Only the lines from the one containing "What OpenSCAD source" to the end of the records belong in the output; print them exactly.
··· Material provided ···
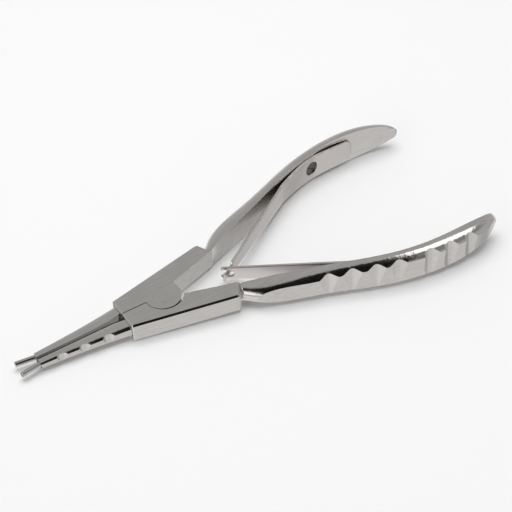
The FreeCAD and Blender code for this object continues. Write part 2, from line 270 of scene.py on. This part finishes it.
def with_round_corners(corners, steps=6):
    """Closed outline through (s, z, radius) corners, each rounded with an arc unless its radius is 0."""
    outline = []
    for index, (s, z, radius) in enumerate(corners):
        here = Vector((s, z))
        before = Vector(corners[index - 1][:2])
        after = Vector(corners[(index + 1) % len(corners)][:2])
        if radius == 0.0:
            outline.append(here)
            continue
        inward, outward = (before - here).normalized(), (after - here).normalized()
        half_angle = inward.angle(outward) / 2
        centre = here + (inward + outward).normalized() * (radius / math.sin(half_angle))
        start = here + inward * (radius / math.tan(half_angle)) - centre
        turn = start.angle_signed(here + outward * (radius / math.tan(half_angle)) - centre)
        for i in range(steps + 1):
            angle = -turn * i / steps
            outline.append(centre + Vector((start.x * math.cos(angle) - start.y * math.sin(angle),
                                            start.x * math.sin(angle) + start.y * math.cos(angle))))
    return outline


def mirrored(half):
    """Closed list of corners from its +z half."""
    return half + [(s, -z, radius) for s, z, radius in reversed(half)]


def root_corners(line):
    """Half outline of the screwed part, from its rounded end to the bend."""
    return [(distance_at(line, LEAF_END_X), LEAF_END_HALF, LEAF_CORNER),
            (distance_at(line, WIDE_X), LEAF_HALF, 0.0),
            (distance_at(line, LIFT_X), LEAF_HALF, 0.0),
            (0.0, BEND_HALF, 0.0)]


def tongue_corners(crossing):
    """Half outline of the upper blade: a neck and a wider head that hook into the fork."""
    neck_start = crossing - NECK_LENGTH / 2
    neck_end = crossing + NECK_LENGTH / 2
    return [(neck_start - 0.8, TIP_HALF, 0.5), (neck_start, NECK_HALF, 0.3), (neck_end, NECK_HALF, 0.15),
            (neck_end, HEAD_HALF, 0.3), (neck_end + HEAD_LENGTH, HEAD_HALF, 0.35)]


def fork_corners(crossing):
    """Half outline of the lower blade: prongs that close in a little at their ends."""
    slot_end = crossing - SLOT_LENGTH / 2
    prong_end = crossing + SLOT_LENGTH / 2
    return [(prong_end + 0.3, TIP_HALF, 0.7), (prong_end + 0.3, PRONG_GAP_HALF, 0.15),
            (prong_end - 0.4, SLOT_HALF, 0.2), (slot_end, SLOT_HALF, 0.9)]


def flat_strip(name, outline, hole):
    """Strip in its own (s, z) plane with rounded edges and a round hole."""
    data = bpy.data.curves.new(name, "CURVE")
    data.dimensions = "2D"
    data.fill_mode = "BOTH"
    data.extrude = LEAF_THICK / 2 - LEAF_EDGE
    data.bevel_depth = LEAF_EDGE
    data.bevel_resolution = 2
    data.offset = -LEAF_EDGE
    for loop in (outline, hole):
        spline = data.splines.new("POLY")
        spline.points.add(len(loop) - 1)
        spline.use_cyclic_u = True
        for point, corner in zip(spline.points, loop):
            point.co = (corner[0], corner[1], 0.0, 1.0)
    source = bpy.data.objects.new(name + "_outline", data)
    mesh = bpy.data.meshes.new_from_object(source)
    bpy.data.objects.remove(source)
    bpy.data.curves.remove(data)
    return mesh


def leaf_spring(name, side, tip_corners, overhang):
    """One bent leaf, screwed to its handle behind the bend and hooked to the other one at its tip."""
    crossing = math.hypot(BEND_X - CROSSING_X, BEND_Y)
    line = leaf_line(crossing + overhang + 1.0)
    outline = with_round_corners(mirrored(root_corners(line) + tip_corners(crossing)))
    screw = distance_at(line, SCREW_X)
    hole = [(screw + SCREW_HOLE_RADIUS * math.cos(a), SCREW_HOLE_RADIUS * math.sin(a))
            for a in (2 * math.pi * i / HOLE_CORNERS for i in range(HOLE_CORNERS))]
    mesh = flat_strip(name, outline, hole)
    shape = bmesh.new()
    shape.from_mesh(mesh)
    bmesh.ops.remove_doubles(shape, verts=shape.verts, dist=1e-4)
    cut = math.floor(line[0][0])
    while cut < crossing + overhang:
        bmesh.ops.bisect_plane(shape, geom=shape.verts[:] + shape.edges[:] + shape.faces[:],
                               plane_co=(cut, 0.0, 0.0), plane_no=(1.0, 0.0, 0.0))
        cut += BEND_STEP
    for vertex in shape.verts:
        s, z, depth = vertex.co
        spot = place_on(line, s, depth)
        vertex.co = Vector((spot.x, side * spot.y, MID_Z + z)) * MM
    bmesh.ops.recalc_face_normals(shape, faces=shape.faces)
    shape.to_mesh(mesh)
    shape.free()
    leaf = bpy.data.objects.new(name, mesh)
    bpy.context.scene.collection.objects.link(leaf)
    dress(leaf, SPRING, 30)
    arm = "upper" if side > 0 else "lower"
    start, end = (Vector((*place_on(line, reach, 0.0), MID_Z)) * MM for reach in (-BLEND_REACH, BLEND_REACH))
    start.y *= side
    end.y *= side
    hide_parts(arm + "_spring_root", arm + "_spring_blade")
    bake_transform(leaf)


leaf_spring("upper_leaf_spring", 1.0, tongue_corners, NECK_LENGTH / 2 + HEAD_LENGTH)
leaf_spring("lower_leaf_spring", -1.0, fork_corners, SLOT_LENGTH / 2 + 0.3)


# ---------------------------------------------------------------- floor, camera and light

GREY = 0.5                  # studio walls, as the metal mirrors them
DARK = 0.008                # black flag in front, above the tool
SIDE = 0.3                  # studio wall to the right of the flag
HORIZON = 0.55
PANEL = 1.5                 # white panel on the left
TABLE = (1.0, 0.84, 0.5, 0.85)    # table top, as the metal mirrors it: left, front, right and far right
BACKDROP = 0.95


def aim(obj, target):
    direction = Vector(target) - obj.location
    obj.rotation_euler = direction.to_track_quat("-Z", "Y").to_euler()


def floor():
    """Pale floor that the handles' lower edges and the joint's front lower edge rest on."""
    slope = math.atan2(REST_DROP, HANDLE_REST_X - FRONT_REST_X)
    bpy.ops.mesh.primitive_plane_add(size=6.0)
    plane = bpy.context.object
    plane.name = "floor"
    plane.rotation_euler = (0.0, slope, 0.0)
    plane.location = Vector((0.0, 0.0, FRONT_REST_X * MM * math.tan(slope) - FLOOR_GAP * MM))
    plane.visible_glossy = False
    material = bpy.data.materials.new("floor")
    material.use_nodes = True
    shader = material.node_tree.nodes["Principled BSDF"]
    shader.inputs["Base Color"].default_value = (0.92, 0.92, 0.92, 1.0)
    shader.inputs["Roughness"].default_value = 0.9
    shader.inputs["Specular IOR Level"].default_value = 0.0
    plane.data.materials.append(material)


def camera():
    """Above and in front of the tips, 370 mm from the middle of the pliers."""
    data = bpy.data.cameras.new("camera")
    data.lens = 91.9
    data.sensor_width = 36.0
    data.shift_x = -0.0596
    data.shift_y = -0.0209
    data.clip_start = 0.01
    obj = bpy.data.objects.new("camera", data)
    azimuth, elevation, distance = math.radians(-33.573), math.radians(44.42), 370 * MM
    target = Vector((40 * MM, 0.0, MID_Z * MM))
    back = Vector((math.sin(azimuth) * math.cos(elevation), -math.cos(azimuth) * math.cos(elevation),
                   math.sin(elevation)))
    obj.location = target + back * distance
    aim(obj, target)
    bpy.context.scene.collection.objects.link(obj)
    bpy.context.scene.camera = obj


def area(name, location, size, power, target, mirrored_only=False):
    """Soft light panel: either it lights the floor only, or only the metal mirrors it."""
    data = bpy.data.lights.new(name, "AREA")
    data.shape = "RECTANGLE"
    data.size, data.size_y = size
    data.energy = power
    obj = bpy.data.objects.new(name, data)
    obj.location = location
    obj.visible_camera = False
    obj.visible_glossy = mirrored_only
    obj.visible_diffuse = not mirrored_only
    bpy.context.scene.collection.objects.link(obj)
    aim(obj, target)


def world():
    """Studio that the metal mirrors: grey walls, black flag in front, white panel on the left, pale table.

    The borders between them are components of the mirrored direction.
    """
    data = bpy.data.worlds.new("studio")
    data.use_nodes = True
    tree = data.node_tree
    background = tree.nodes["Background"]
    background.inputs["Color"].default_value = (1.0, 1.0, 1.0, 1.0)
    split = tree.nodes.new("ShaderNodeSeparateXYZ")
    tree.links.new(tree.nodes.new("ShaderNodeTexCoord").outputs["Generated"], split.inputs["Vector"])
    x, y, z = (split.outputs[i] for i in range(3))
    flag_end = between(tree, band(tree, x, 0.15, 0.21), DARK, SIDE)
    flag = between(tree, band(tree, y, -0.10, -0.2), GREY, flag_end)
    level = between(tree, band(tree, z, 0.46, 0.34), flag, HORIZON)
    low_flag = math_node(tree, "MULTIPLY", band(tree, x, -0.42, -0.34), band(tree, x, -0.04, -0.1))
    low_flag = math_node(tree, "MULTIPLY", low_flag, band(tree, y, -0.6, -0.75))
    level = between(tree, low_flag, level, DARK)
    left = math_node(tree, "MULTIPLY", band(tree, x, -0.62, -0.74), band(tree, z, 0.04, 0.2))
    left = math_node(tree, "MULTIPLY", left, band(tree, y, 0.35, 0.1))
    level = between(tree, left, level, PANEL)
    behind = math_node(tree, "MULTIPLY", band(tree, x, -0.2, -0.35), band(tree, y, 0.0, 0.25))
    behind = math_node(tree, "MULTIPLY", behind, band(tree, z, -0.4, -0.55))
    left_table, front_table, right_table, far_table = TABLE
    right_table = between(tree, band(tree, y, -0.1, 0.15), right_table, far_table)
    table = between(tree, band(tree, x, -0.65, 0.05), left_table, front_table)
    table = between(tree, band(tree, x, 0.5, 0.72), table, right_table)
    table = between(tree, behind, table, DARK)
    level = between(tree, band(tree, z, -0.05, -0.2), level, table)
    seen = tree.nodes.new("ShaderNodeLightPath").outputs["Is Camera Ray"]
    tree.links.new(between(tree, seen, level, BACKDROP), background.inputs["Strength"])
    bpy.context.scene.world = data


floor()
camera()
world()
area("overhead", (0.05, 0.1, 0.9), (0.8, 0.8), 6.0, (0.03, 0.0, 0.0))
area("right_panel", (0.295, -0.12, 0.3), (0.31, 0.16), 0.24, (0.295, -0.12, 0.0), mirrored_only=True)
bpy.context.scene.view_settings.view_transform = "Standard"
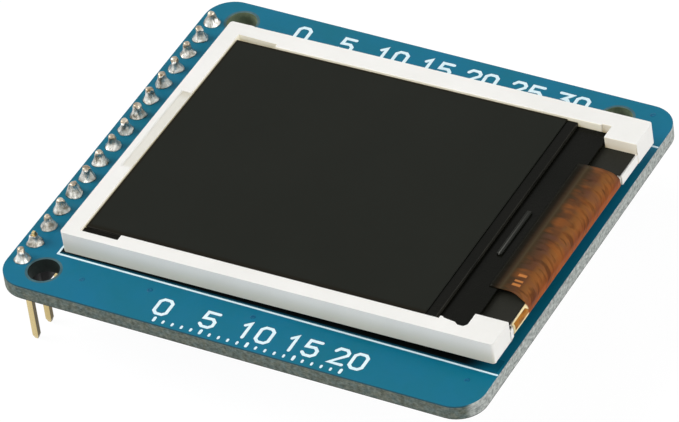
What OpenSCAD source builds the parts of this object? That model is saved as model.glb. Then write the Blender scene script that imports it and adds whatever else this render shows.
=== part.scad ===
···
__Result of this task__.
What OpenSCAD source builds the parts of this object? That model is saved as model.glb. Then write the Blender scene script that imports it and adds whatever else this render shows.
=== part.scad ===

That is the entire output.